Living among unoccupied houses (photo: Lotte Haagsma)

On the other side of the Channel, the population in some neighbourhoods of Liverpool has dropped by as much as two-thirds since the modernisation of port activities and the disappearance of major sources of employment such as the mining and textile industries. We were heartily welcomed by the last remaining residents of the small streets around Cairns Street in the Bloom district. In the 1980s this was the scene of riots as a result of high unemployment and ethnic tensions. It’s been downhill ever since for the neighbourhood as residents gradually moved elsewhere. Just a couple of elderly ladies still reside among the boarded-up buildings. They refuse to leave because they have often lived here all their lives and cannot afford to find suitable alternative accommodation elsewhere. To keep up their spirits they have given the boarded-up buildings across the road a fresh coat of paint and planted flowers in the gardens.

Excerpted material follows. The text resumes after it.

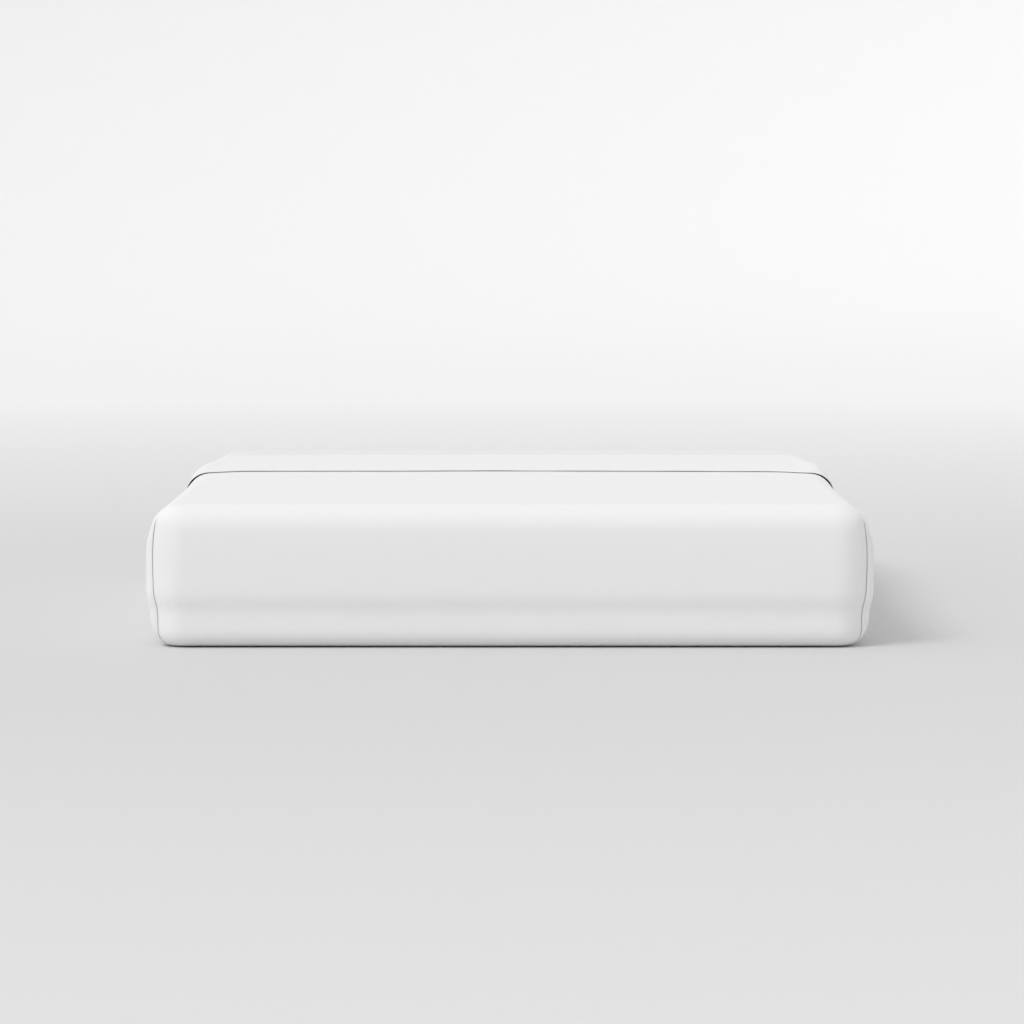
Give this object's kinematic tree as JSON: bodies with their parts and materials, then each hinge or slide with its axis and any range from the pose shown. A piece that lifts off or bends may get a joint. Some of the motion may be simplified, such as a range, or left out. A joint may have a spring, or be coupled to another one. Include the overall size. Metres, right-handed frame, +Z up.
{
  "type": "memory foam mattress",
  "caption": "Foam mattress with a zipped knit cover, dressed in a tucked white flat sheet turned down in a deep cuff at the head.",
  "frame": {"origin": "floor level, under the middle of the mattress", "axes": "+Z up through the thickness, +Y towards the head end, -Y towards the foot end, X across the width"},
  "size_m": [1.5236, 2.0284, 0.3048],
  "materials": {
    "memory_foam": "open-cell slow-recovery polyurethane foam, matt",
    "transition_foam": "open-cell polyurethane foam, matt",
    "support_foam": "high-density polyurethane foam, matt",
    "fire_knit": "thin stretch knit with a soft loose surface",
    "top_knit": "soft white double knit, matt with a faint sheen",
    "border_knit": "light grey spacer knit, matt",
    "base_cloth": "grey non-slip base cloth",
    "seam_cord": "twisted cotton-look cord",
    "zip_tape": "woven polyester tape",
    "zip_coil": "nylon coil, satin",
    "zip_metal": "nickel-coloured, lightly brushed",
    "label_cloth": "blank non-woven label cloth",
    "sheet_cotton": "fine white cotton percale, smooth with a faint sheen"
  },
  "bodies": {
    "mattress": {"memory_foam_layer": "memory_foam", "transition_foam_layer": "transition_foam", "support_foam_core": "support_foam", "fire_sleeve_tube": "fire_knit", "fire_sleeve_head_end": "fire_knit", "fire_sleeve_foot_end": "fire_knit", "cover_top_panel": "top_knit", "cover_upper_border": "border_knit", "cover_lower_border": "border_knit", "cover_bottom_panel": "base_cloth", "top_seam_cord": "seam_cord", "bottom_seam_cord": "seam_cord", "zip_upper_tape": "zip_tape", "zip_lower_tape": "zip_tape", "zip_upper_coil": "zip_coil", "zip_lower_coil": "zip_coil", "zip_end_stops": "zip_metal", "zip_garage": "border_knit", "care_label": "label_cloth", "flat_sheet": "sheet_cotton"},
    "zip_slider": {"slider_body": "zip_metal", "slider_crown": "zip_metal"},
    "zip_pull": {"pull_tab": "zip_metal"}
  },
  "joints": [
    {"name": "zip_travel", "type": "slide", "parent": "mattress", "child": "zip_slider", "axis": [-1, 0, 0], "range_m": [0, 1.2]},
    {"name": "pull_swing", "type": "hinge", "parent": "zip_slider", "child": "zip_pull", "pos_m": [0.6, 1.0074, 0.051], "axis": [0, 0, -1], "range_deg": [0, 170]}
  ]
}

The Seagulls shop and workshop in Leeds (photo: Lotte Haagsma)

The bubbling energy we encountered in Skopje, Prishtina and Tirana contrasts starkly with the stagnation in Marseilles and the shrinkage in northern England. While a lack of central regulation is clearly evident in the Balkans, cities in western Europe seem offer little scope for individual initiative precisely because of an excess of regulations. Yet there, too, we came across highly motivated people who were investing time and effort to improve the city for the most vulnerable people at the bottom. Two of them are Kate and Cat, the founders of Seagulls in Leeds. This small firm collects paint leftovers, mixes them together, and sells them again for a modest price. Seagulls is working for a more sustainable existence, and the firm offers work to young people with a problem or a handicap. What’s more, people without too much money can contract Seagulls to carry out a painting job for a modest sum of money. Not that Kate and Cat have solved the problems of the lower classes — or of themselves, because they just about keep their heads above water — but Seagulls does constitute a cheerful note in what is a rather spruced-up and fenced-off English city.